The Tullis family had operated the theater for 15 years before it was leased to Plitt Theaters in 1985. After a series of management changes, the Cinedome closed its doors in 2001.
Cinedome fans mourned the loss, launching social media campaigns and urging city leaders and community businesses to step in and save the domes.
But those efforts were unsuccessful. In 2010, the property was demolished and the twin domes were replaced by a Larry H. Miller car dealership.
"I was sad," Holbrook said. "The new theaters they're fine. But they don't have the same old-school feel of that theater."
A spokeswoman for the Larry H. Miller group, which owns Utah's Megaplex Theaters chain, declined to comment. But she said that Megaplex Theaters' auditoriums average between 250 and 300 seats.
Mark Tullis, who was a college student when the family relinquished operations of the theater, said the family feels no ill-will toward the Miller group. By the time the Cinedome was demolished, it had been closed for nearly a decade and was in disrepair.
The family had hoped to find a buyer that would maintain the building, but structural improvements were required to bring the theater up to code. "That was a big disincentive," he said. The eventual buyer hoped to reopen the theater, Mark Tullis said, but later sold to the Miller group.

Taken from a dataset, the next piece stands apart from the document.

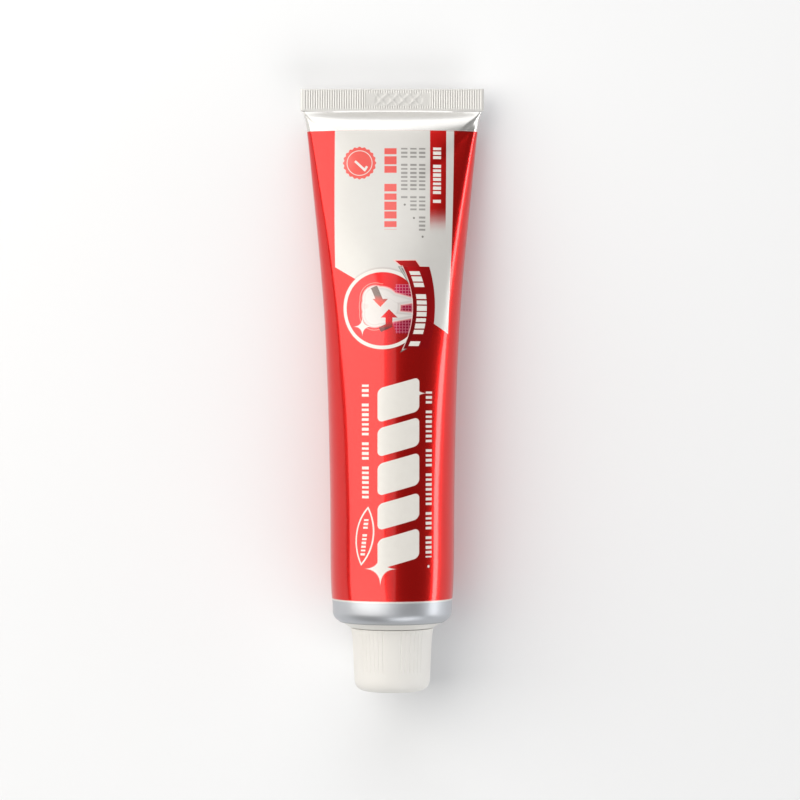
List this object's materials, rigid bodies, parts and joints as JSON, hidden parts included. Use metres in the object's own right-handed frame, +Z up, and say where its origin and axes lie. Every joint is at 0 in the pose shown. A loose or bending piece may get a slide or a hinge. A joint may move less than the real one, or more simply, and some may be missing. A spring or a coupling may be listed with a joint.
{
  "type": "toothpaste tube",
  "caption": "Full printed laminate toothpaste tube lying on its back, flat ribbed crimp at the tail, moulded shoulder and neck, and a grooved screw cap that comes off.",
  "frame": {"origin": "centre of the overall box's underside, on the surface the tube lies on", "axes": "+Z up through the label side, +Y along the tube towards the crimped tail, +X to the right of the label seen with the tail up"},
  "size_m": [0.0544, 0.1778, 0.035],
  "materials": {
    "printed_laminate": "glossy printed laminate, red with pearl white and silver fields",
    "shoulder_plastic": "satin moulded polyethylene",
    "paste": "smooth wet paste",
    "cap_plastic": "satin off-white moulded plastic"
  },
  "bodies": {
    "tube": {"tube_sleeve": "printed_laminate", "tube_shoulder": "shoulder_plastic", "toothpaste": "paste"},
    "cap": {"cap": "cap_plastic"}
  },
  "joints": [
    {"name": "cap_off", "type": "slide", "parent": "tube", "child": "cap", "axis": [0, -1, 0], "range_m": [0, 0.026]}
  ]
}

The Cinedome's memory lives on in the hearts of its fans and on tribute forums on social media. In April, Holbrook created a contest on the Facebook page for his insurance business, offering a $50 gift card for individuals who entered a drawing by sharing memories of the Cinedome 70.
The post generated more than 100 comments, with praise like "the best thing about this theater was that there not a bad seat in the house ... and the screens were HUGE!"
"It is, by far, my most popular post that I've ever had on my business Facebook page," Holbrook said.
Garner said the closure of the Cinedome was "heartbreaking." He still wishes something could have been done to restore and maintain the glamour of the Cinedome.
"It was just a movie-going dream experience that is, sadly, gone now," he said.